Rochelle headed to Europe in an effort to crack the Olympic qualification time but, unfortunately, fell shy of her target. Racing ten times in five weeks her legal fastest time was 13.34, but she learned a lot from the experience.
"I've come back a more consistent hurdler," she says of her European adventure. "At times it was tough as I was racing a lot more than usual, but it was good to race against people I didn't know and I where I didn't have any idea of their pattern or race style. It was also nice to get to race some of the world's best such as Nia Ali (the Olympic 100m hurdles silver medallist)."
Looking ahead to the future, the 28-year-old Rochelle still has some big goals to realise. Running better than ever she is hoping to attain the qualification standard for the 2017 London World Championships. Yet perhaps a more realistic target is to make the team for the 2018 Gold Coast Commonwealth Games, where she hopes to not only qualify, but make the final.
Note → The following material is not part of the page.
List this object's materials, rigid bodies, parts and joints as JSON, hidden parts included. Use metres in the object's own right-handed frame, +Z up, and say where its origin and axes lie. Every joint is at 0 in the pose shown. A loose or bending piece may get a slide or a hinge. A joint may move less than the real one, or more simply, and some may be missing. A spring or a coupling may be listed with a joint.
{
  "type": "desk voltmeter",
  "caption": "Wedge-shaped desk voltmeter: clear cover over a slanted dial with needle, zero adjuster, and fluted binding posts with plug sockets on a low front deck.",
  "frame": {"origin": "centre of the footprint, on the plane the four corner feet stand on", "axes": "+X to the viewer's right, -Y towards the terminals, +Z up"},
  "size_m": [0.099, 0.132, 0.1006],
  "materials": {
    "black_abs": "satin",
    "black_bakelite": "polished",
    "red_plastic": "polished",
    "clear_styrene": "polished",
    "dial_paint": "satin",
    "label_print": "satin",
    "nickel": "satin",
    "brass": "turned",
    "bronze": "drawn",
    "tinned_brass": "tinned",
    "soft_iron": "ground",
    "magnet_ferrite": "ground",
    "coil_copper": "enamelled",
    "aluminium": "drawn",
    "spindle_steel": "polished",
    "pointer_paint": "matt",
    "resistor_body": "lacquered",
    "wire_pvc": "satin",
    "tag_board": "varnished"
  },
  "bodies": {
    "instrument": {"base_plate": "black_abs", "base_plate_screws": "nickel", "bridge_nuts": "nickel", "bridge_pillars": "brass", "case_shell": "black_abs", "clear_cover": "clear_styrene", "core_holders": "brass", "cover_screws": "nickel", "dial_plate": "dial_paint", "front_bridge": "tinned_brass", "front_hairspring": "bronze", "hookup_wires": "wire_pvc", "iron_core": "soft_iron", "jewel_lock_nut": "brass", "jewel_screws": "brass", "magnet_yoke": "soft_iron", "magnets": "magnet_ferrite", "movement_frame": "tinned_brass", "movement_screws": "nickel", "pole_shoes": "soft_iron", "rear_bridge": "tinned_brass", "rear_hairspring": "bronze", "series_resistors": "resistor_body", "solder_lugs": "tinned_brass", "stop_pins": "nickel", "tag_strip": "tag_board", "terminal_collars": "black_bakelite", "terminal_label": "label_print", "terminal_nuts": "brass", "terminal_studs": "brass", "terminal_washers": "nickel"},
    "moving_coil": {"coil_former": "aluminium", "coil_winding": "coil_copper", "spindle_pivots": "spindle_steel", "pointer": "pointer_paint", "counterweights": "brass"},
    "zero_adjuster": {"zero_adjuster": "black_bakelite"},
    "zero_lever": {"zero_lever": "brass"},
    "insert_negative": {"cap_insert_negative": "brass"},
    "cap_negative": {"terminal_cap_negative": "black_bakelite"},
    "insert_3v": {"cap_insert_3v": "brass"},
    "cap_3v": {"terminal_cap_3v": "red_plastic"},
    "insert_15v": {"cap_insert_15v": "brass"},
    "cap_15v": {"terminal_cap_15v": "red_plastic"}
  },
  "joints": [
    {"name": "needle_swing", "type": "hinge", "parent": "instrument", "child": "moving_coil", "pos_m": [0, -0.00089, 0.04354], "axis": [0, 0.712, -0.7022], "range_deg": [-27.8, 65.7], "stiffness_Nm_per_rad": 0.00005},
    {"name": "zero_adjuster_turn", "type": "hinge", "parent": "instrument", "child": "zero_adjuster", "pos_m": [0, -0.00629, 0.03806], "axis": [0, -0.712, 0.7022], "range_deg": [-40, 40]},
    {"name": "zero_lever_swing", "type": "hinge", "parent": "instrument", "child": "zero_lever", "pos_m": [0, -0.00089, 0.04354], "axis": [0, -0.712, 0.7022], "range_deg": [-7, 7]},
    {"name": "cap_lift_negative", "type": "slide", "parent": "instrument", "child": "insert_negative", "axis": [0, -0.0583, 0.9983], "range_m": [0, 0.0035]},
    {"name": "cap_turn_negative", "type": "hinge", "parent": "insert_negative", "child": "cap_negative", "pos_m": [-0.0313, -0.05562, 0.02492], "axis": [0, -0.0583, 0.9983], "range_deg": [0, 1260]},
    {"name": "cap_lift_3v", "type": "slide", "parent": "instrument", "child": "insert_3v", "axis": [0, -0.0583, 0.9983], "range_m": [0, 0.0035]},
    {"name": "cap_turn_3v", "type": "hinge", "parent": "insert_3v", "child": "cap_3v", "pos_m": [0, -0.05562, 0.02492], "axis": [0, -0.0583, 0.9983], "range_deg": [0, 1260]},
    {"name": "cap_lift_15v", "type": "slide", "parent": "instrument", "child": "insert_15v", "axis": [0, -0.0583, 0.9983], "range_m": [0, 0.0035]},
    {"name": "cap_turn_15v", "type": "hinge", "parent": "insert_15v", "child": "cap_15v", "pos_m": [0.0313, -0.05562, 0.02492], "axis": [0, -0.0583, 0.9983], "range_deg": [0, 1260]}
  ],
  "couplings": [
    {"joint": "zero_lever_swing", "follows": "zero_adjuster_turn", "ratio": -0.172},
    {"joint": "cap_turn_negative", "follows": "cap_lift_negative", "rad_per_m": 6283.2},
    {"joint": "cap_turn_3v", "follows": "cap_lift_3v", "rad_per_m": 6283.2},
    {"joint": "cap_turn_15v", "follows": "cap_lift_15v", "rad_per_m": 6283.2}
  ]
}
A relative newbie to the hurdles she still feels she is capable of technical improvements in future which could further trim her personal best time. Yet there is another factor which could bring about her improvement and that is her rivalry with New Zealand 100m hurdles champion Fiona Morrison.
The duo's absorbing battles provided one of the highlights of the New Zealand 2016 domestic season and Rochelle believes their rivalry could elevate them to new heights.
"I couldn't ask for more than to have someone the same speed as me," she says. "We get along great, but I believe we have really grown in the last couple of years. It is really nice to have someone with the same goals and to share the same journey."
With coach Hunter in her corner as the man to unlock her hurdles potential, she is confident the best is yet to come.
"Athletics has become a way of life for me, I have so much passion and love for the sport," she adds.
Yes, and perhaps none of it might have been possible without the help of Terminator 2.